**Working data:**

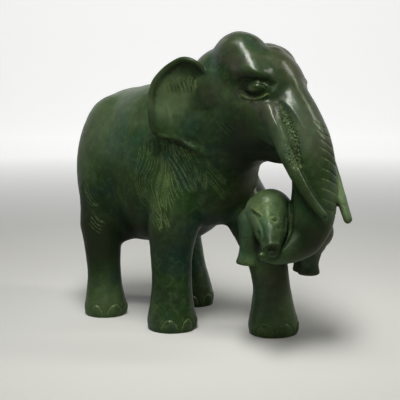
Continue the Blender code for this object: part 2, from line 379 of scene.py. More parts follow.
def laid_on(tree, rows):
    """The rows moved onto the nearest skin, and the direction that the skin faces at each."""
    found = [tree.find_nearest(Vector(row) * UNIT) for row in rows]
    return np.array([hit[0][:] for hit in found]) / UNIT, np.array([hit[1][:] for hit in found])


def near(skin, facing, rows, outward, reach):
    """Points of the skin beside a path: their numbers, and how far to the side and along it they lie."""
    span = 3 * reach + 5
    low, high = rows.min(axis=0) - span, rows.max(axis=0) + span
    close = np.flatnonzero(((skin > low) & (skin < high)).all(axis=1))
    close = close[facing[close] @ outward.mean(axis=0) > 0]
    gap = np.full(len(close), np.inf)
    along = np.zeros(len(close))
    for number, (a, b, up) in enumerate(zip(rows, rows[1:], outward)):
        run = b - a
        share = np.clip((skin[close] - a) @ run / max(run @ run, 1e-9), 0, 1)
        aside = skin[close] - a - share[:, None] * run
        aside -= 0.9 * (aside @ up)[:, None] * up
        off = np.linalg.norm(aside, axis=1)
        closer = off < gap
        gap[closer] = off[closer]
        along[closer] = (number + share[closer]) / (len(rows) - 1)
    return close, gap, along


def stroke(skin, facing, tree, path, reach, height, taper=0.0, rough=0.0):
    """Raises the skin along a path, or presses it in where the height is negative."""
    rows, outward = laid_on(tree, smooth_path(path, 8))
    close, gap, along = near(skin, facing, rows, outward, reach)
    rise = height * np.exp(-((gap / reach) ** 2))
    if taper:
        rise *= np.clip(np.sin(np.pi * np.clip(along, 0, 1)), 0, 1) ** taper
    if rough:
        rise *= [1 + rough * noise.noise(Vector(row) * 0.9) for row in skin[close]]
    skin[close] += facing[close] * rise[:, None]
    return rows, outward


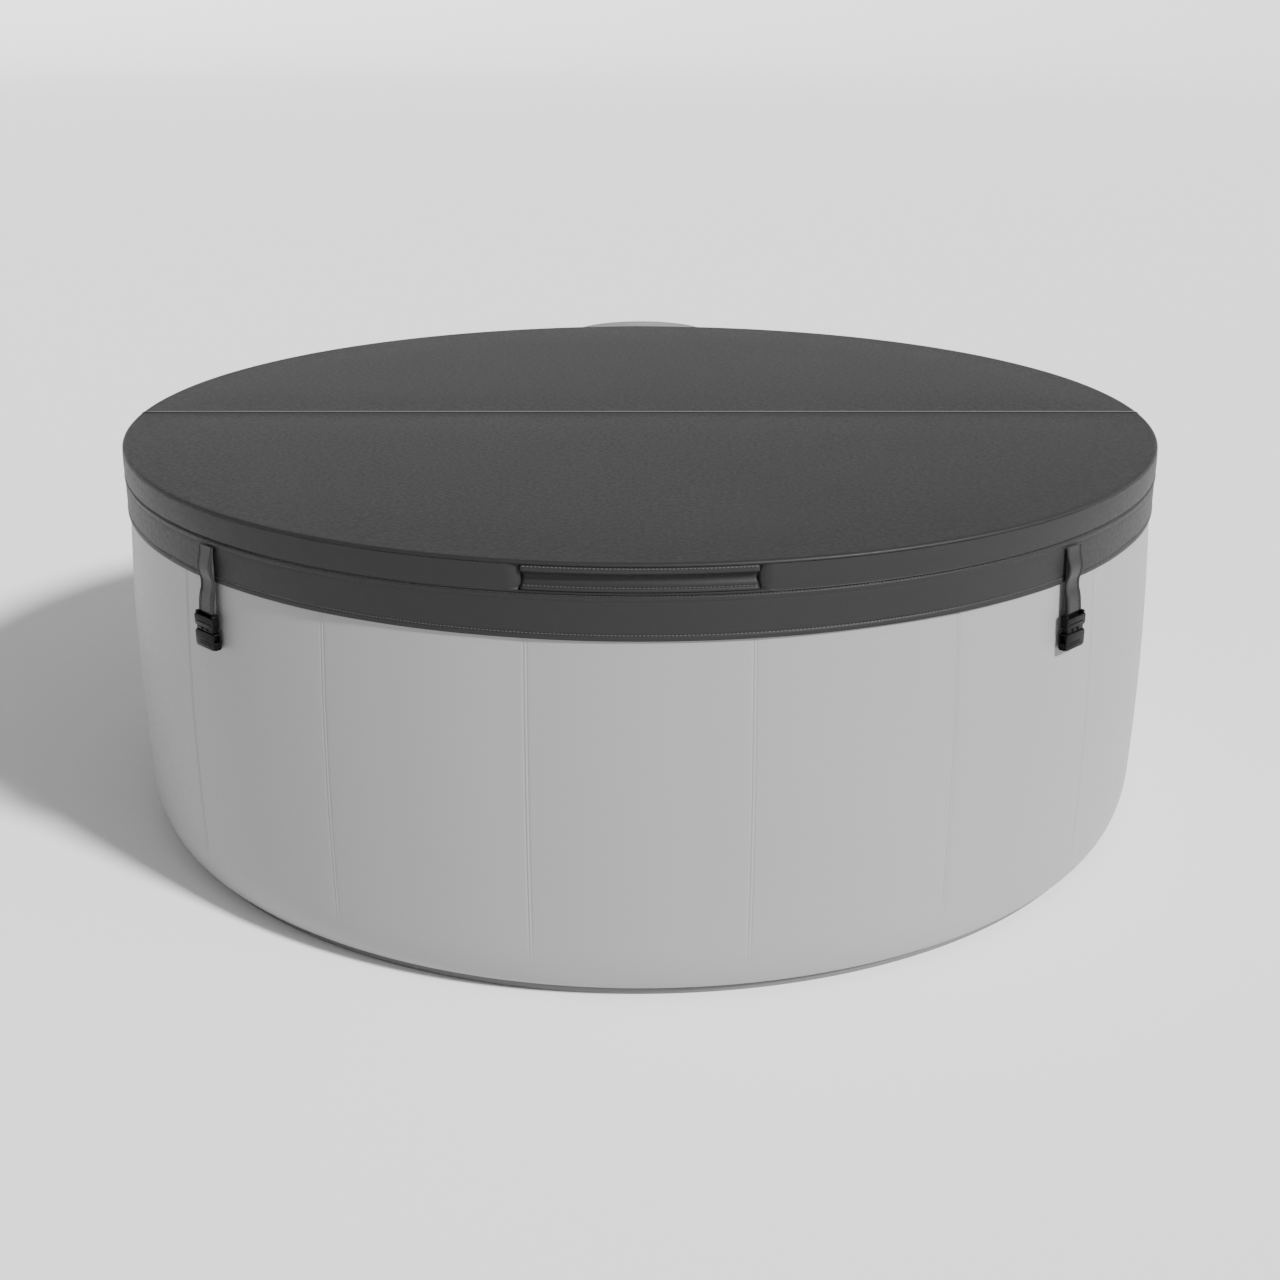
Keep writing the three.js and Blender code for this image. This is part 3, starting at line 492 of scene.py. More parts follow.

**Directive:** Produce the lines from the top of the listing through the "return np.array([hit[0][:] for" line exactly as they appear, with no additional output.

**Response:**
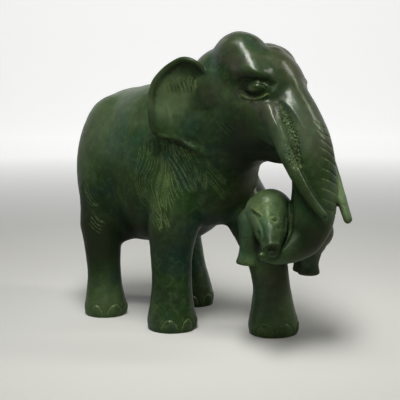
Continue the Blender code for this object: part 2, from line 379 of scene.py. More parts follow.
def laid_on(tree, rows):
    """The rows moved onto the nearest skin, and the direction that the skin faces at each."""
    found = [tree.find_nearest(Vector(row) * UNIT) for row in rows]
    return np.array([hit[0][:] for hit in found]) / UNIT, np.array([hit[1][:] for hit in found])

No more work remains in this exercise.